The nearly 3,800-student school is also trying to move in the direction of interdisciplinary, project-based learning, she says. The high school offers a “creative and composition” class co-taught by an English teacher and a music teacher; there, students learn to produce music. It works with the traditional model because students earn English and art credits, but it also fits in with the interdisciplinary aspiration.


Additionally, in anatomy and physiology class, students learn to print 3D hands that are donated to people in need of prosthetic hands. A physics class learns about sound by making ‘ukulele for a local nonprofit. Sophomores take part in a project in which they explore how to produce a quality product, such as building a boat or sewing a ball gown.


The school also holds a community exhibition to showcase student work. Knowing their work will be presented in front of an audience (instead of submitting it to a teacher for a grade) motivates many students to work harder, McCarren says.


At Island School on Kaua‘i, joining the Mastery Transcript Consortium in January also reflected the school’s move toward interdisciplinary studies.
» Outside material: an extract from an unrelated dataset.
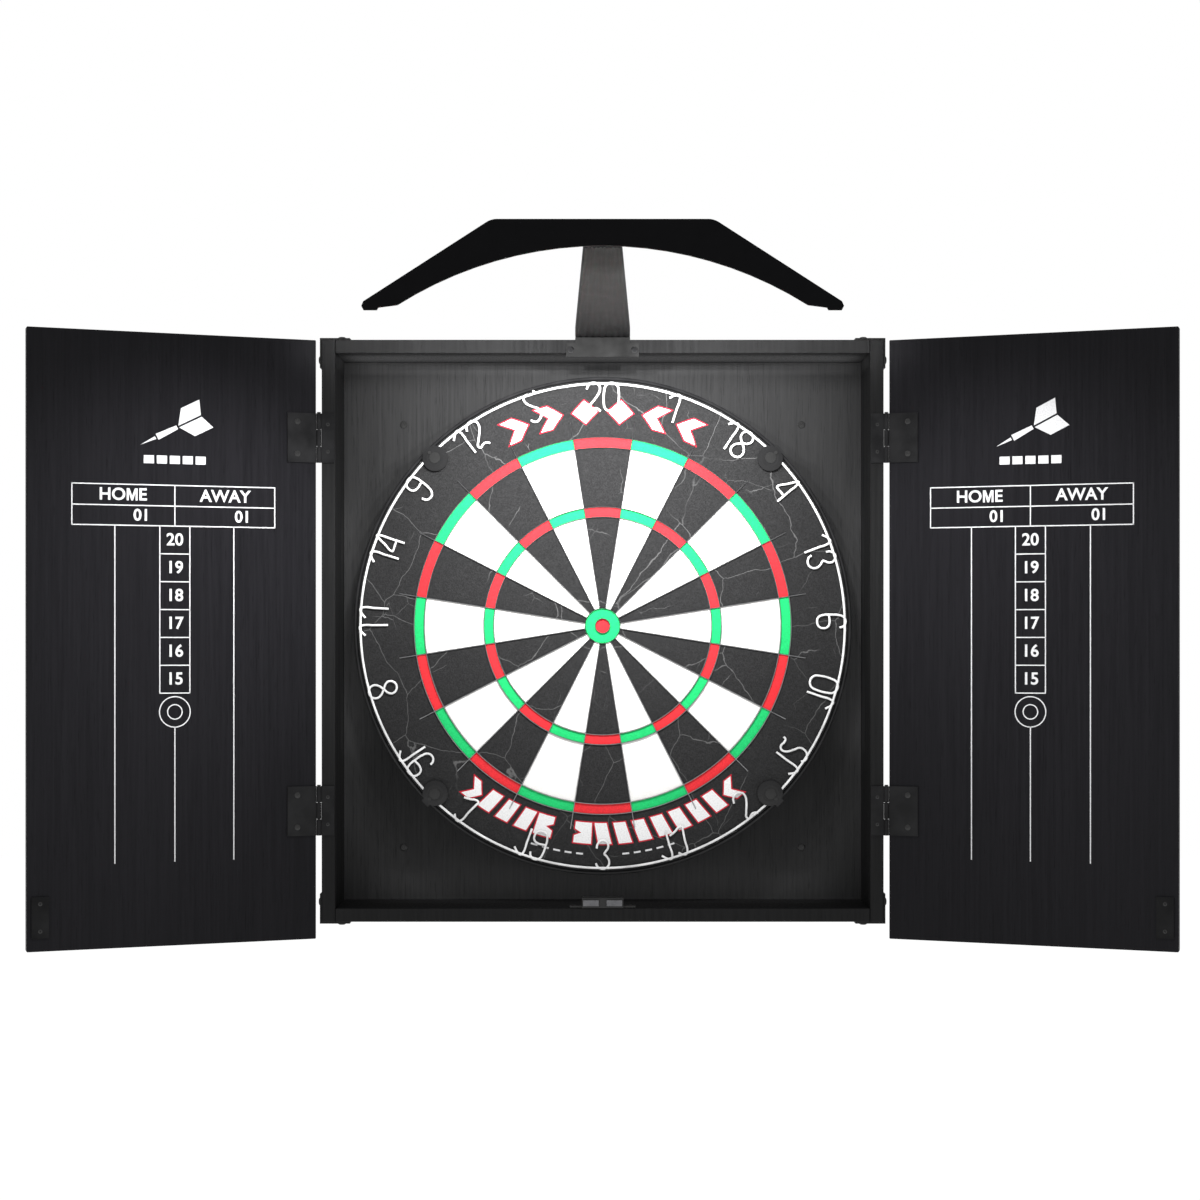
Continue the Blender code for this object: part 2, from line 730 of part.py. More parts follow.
def numeral(number, index, ring):
    """Joins one number's digits to the ring. The lower nine stand upside down to read upright."""
    turn = 90 - 360 * index / SEGMENTS
    upright = not 6 <= index <= 14
    digits = [int(d) for d in str(number)]
    if not upright:
        digits.reverse()
    for place_in_number, digit in enumerate(digits):
        offset = (place_in_number - (len(digits) - 1) / 2) * NUMERAL_PITCH / RING_RADIUS
        angle = math.radians(turn) - offset
        frame = Matrix.Rotation(angle - math.radians(90), 4, "Z") @ Matrix.Translation((0, RING_RADIUS, 0))
        if not upright:
            frame = frame @ Matrix.Rotation(math.pi, 4, "Z") @ Matrix.Translation((0, NUMERAL_HEIGHT, 0))
        shift = Matrix.Translation((-NUMERAL_WIDTH / 2, -NUMERAL_HEIGHT, 0))
        for i, (points, closed) in enumerate(digit_strokes(digit)):
            thickness = NUMERAL_WIRE * (1 - STROKE_TAPER * i)
            scaled = [(x * NUMERAL_HEIGHT, y * NUMERAL_HEIGHT) for x, y in points]
            mesh = wire_mesh(scaled, thickness, closed)
            layer = Matrix.Translation((0, 0, STROKE_LAYER * (i + 0.7)))
            mesh.transform(TURN_TO_FRONT @ layer @ frame @ shift)
            name = f"numeral_{number}_{place_in_number}_{i}"
            stroke = place(name, mesh, None, (0, -RING_DEPTH, BOARD_CENTRE_Z))
            boolean(ring, stroke, "UNION")


def number_ring():
    white_wire = finish("white_wire", (0.8, 0.8, 0.8), 0.4)
    profile = [(RING_RADIUS + x, z) for x, z in reversed(arc((0, 0), RING_WIRE, 30, 330, 5))]
    ring = turned(
        "number_ring", profile, RING_STEPS, white_wire, (0, -RING_DEPTH, BOARD_CENTRE_Z), ring=True
    )
    for index, number in enumerate(NUMBERS):
        numeral(number, index, ring)


def ring_clips():
    """Round clips that carry the number ring and hook over the board's rim."""
    plastic = finish("clip_plastic", (0.02, 0.02, 0.02), 0.5)
    back = BOARD_FACE + CLIP_LIFT
    front = back + CLIP_HEIGHT
    hook_in = BOARD_RADIUS + CLIP_LIFT
    hook_out = hook_in + CLIP_HOOK
    profile = [
        (0, front),
        (CLIP_CROWN, front),
        (CLIP_RADIUS, front - CLIP_EDGE),
        (CLIP_RADIUS, back),
        (0, back),
    ]
    bridge_low = (CLIP_CIRCLE + CLIP_CROWN - 0.002, -front + CLIP_EDGE, -CLIP_HOOK_HALF)
    bridge_high = (hook_out + NUDGE, -back - 5 * NUDGE, CLIP_HOOK_HALF)
    hook_low = (hook_in, -back - 8 * NUDGE, -CLIP_HOOK_HALF + 2 * NUDGE)
    hook_high = (hook_out, -back + CLIP_HOOK_REACH, CLIP_HOOK_HALF - 2 * NUDGE)
    loop_radius = RING_WIRE + GAP + 2 * NUDGE
    loop = [(RING_RADIUS + x, z) for x, z in reversed(arc((0, 0), loop_radius, 0, 315, 7))]
    for i, name in enumerate(("upper_right", "upper_left", "lower_left", "lower_right")):
        turn = math.radians(45 + 90 * i)
        centre = Vector(BOARD_AT) + Vector((math.cos(turn), 0, math.sin(turn))) * CLIP_CIRCLE
        clip = turned(f"ring_clip_{name}", profile, 20, plastic, centre)
        for part, low, high in (("bridge", bridge_low, bridge_high), ("hook", hook_low, hook_high)):
            block = slab(f"clip_{part}_{name}", low, high)
            block.data.transform(Matrix.Translation(block.location))
            block.location = BOARD_AT
            block.rotation_euler = Matrix.Rotation(-turn, 4, "Y").to_euler()
            boolean(clip, block, "UNION")
        channel = turned(f"cut_clip_{name}", loop, 60, None, (0, -RING_DEPTH, BOARD_CENTRE_Z), ring=True)
        boolean(clip, channel, "DIFFERENCE")


# --- Lamp ---------------------------------------------------------------------------------------
def arch(radius, angle, steps):
    """Points of a lamp arc about the board's centre, from the right end over the crown."""
    return arc((0, ARCH_CENTRE_Z), radius, 90 - math.degrees(angle), 90 + math.degrees(angle), steps)


def head_outline(inset=0.0, ends=0.0):
    """The arched head, its top and slants inset, its tips shortened."""
    shoulder_x, shoulder_z = HEAD_SHOULDER
    slope = (HEAD_TOP - shoulder_z) / (shoulder_x - HEAD_TOP_HALF)
    top = HEAD_TOP - inset
    drop = inset * math.hypot(1, slope)
    tip_x = shoulder_x - ends
    tip_z = HEAD_TOP - slope * (tip_x - HEAD_TOP_HALF) - drop
    corner = HEAD_TOP_HALF - (drop - inset) / slope
    if ends:
        right = [(corner, top), (tip_x, tip_z), (tip_x, tip_z - CHANNEL_END_HEIGHT)]
    else:
        step_x, step_z = HEAD_TIP_STEP
        right = [
            (corner, top),
            (tip_x, tip_z),
            (shoulder_x + TIP_CHAMFER / 2, HEAD_TIP_Z + TIP_CHAMFER),
            (shoulder_x, HEAD_TIP_Z),
            (step_x, HEAD_TIP_Z),
            (step_x - 0.001, step_z),
        ]
    radius = ARCH_RADIUS + inset * 0.3
    lower = arch(radius, math.asin(HEAD_ARCH_END / ARCH_RADIUS), 20)
    left = [(-x, z) for x, z in reversed(right)]
    return right + lower + left


def sector(inner, outer, angle, steps):
    return arch(inner, angle, steps) + list(reversed(arch(outer, angle, steps)))


def lamp_head():
    black = finish("lamp_black", (0.006, 0.006, 0.006), 0.35)
    grey = finish("lamp_channel_grey", (0.05, 0.05, 0.05), 0.45, 0.3)
    white = finish("diffuser_white", (0.9, 0.9, 0.88), 0.4)
    back_of_plate = HEAD_FACE - HEAD_PLATE
    plate("light_head_plate", head_outline(), back_of_plate, HEAD_FACE, black)
    front = back_of_plate - GAP
    back = front - CHANNEL_DEPTH
    channel = plate("light_led_channel", head_outline(CHANNEL_INSET, CHANNEL_SHORT), back, front, grey)
    groove_back, groove_front = back + GROOVE_WALLS[0], front - GROOVE_WALLS[1]
    groove_floor = ARCH_RADIUS - CHANNEL_INSET
    groove = plate(
        "cut_diffuser",
        sector(groove_floor, GROOVE_ROOF, DIFFUSER_ANGLE + math.radians(0.1), 18),
        groove_back,
        groove_front,
    )
    boolean(channel, groove, "DIFFERENCE")
    plate(
        "light_diffuser",
        sector(GROOVE_ROOF - GAP - DIFFUSER_THICKNESS, GROOVE_ROOF - GAP, DIFFUSER_ANGLE, 18),
        groove_back + GAP,
        groove_front - GAP,
        white,
    )
    socket_profile = [
        (0, SOCKET_FLOOR),
        (SOCKET_BORE, SOCKET_FLOOR),
        (SOCKET_BORE, SOCKET_LENGTH),
        (SOCKET_RADIUS, SOCKET_LENGTH),
        (SOCKET_RADIUS, 0),
        (0, 0),
    ]
    x, z = SOCKET_AT
    to_wall = Matrix.Rotation(math.radians(-90), 4, "X")
    turned("light_power_socket", socket_profile, 16, black, (x, -back + GAP, z), to_wall)
    return back


def lamp_foot(panels):
    """A bent steel foot on the case's top. Its lip and ears hang over the front edge."""
    sheet = FOOT_SHEET
    top = CASE_TOP + GAP
    front = CASE_DEPTH + GAP
    section = [
        (front + sheet, top + sheet),
        (FOOT_BACK, top + sheet),
        (FOOT_BACK, top),
        (front, top),
        (front, EAR_BOTTOM),
        (front + sheet, EAR_BOTTOM),
    ]
    half = ARM_ROOT_WIDTH / 2
    foot = plate("light_foot", section, -half, half, BLACK_STEEL)
    foot.data.transform(Matrix.Rotation(math.radians(-90), 4, "Z"))
    ears = slab(
        "light_foot_ears",
        (-EAR_HALF, -front - NUDGE, EAR_BOTTOM + NUDGE),
        (EAR_HALF, -front - sheet + NUDGE, EAR_TOP),
    )
    boolean(foot, ears, "UNION")
    x, z = FOOT_SCREW
    for hand, side in (("left", -1), ("right", 1)):
        point = (side * x, -CASE_DEPTH, z)
        hole = 2 * FOOT_SCREW_SIZE[0]
        drill(foot, point, "Y", PILOT_HOLE, hole, f"cut_foot_{hand}")
        drill(panels[0, 1], point, "Y", PILOT_HOLE, hole, f"cut_top_{hand}")
        seat = (side * x, -front - sheet, z)
        pan_screw(f"light_foot_screw_{hand}", seat, (0, -1, 0), *FOOT_SCREW_SIZE)
    return top + sheet


def lamp_arm(head_back, foot_top):
    """A flat arm that lies on the foot, then rises to the head and narrows on the way."""
    steel = finish("arm_steel", (0.06, 0.06, 0.06), 0.45, 0.4)
    under = foot_top + GAP
    bend, tip = CASE_DEPTH + ARM_BEND_OUT, head_back - GAP
    section = [
        (FOOT_BACK, under + ARM_THICKNESS["root"]),
        (FOOT_BACK, under),
        (bend, under),
        (tip, under + ARM_RISE),
        (tip, under + ARM_RISE + ARM_THICKNESS["tip"]),
        (bend, under + ARM_THICKNESS["bend"]),
    ]
    arm = plate("light_arm", section, -ARM_ROOT_WIDTH / 2, ARM_ROOT_WIDTH / 2, steel)
    arm.data.transform(Matrix.Rotation(math.radians(-90), 4, "Z"))
    for corner in arm.data.vertices:
        along = max(0.0, (-corner.co.y - bend) / (tip - bend))
        corner.co.x *= 1 - along * (1 - ARM_TIP_WIDTH / ARM_ROOT_WIDTH)


def smooth_round_pieces():
    for piece in PARTS.objects:
        if piece.type == "MESH":
            piece.data.shade_smooth()
            piece.data.set_sharp_from_angle(angle=math.radians(35))


case = case_panels()
corner_brackets(case)
for hand_name, hand_side in (("left", -1), ("right", 1)):
    door(hand_name, hand_side)
magnetic_catch()
hanger()
board_core()
wires()
board_feet()
number_ring()
ring_clips()
head_rear = lamp_head()
lamp_arm(head_rear, lamp_foot(case))
smooth_round_pieces()
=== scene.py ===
"""The looks of the dart board cabinet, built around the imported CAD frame.

Metres, +Z up, the front faces -Y and the wall face lies on y = 0. Angles on the board run anticlockwise
from +X.
"""

import json
import math

import bmesh
import bpy
from mathutils import Matrix, Vector


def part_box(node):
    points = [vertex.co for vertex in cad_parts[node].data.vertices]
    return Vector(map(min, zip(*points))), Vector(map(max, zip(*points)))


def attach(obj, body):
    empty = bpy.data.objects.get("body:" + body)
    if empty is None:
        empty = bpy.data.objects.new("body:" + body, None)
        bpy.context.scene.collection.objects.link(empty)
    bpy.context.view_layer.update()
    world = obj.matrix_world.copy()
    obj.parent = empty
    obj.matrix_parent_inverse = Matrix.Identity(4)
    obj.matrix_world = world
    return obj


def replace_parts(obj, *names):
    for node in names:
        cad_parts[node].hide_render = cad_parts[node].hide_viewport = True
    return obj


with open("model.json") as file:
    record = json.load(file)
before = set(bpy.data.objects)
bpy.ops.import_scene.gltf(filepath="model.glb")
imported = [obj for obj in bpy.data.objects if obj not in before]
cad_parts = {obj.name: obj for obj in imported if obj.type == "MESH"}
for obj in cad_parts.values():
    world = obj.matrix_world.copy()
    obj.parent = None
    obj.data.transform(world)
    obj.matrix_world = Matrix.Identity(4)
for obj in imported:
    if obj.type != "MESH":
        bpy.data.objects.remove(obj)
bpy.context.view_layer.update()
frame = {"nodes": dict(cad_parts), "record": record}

# --- Places, from the frame ---
JOINTS = {joint["name"]: joint for joint in frame["record"]["behaviour"]["joints"]}
SIDES = (("left", -1), ("right", 1))
HINGE = {side: Vector(JOINTS[f"door_{hand}_hinge"]["pos_m"]) for hand, side in SIDES}
OPEN_ANGLE = math.radians(JOINTS["door_left_hinge"]["range_deg"][1])
BOARD_CENTRE = Vector((0, 0, JOINTS["board_turn"]["pos_m"][2]))
SISAL_LOW, SISAL_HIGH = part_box("sisal_face")
BOARD_FACE = -SISAL_LOW.y  # distances off the wall
SISAL_REAR = -SISAL_HIGH.y
SISAL_RADIUS = (SISAL_HIGH.x - SISAL_LOW.x) / 2
RIM_LOW, RIM_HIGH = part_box("rim_band")
RIM_RADIUS = (RIM_HIGH.x - RIM_LOW.x) / 2
FRONT_PLANE = -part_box("case_left")[0].y
CASE_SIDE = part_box("case_right")[1].x
BACK_SHEET = -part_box("case_back")[0].y
TO_FRONT = Matrix.Rotation(math.radians(90), 4, "X")  # (x, y, z) goes to (x, -z, y)

# --- The board's standard sizes ---
SEGMENTS = 20
NUMBERS = (20, 1, 18, 4, 13, 6, 10, 15, 2, 17, 3, 19, 7, 16, 8, 11, 14, 9, 12, 5)
INNER_BULL, OUTER_BULL = 0.00635, 0.0159
TREBLE = (0.0985, 0.1075)
DOUBLE = (0.1612, 0.1705)
WIRE_REACH = 0.186
BULL_ABOVE_FLOOR = 1.73
RING_RADIUS = 0.219
RING_DEPTH = 0.0508  # from the wall to the middle of the number ring's wire
RING_WIRE = 0.00108  # radius
NUMERAL_WIRE = RING_WIRE * 0.92
NUMERAL_HEIGHT = 0.0258
NUMERAL_WIDTH = NUMERAL_HEIGHT / 2
NUMERAL_PITCH = 0.0165
NUMERAL_LAP = 0.0008  # how far a numeral's end runs past the ring wire's middle
NUMERAL_LIFT = 0.019  # radians: the bent numerals sit a little high on both sides
NUMERAL_STRAY = {2: 0.030, 8: -0.014, 17: -0.008}  # and these a little further round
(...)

Nathaniel Evslin, director of technology and deeper learning, who spearheaded joining the MTC, says a new transcript is needed to prepare kids for future jobs.


The 412-student school plans to switch from a trimester to a semester system this year, which gives teachers more time to delve into topics, says Evslin, who teaches high school digital media and computer science. In Evslin’s computer class, students learn to code websites for community members. Sophomores and seniors learn to write legislation on a topic of their choice. The school also requires 80 hours of community service to graduate. He says they are looking to make changes that require more hours with one organization, so students have a deeper involvement with a particular cause.


“We still have a lot of our traditional courses, but in those courses, we’re trying to innovate more toward the deeper learning,” he says. “You’re not going to change education overnight, but we can start these small changes to go for the bigger changes [in the future].”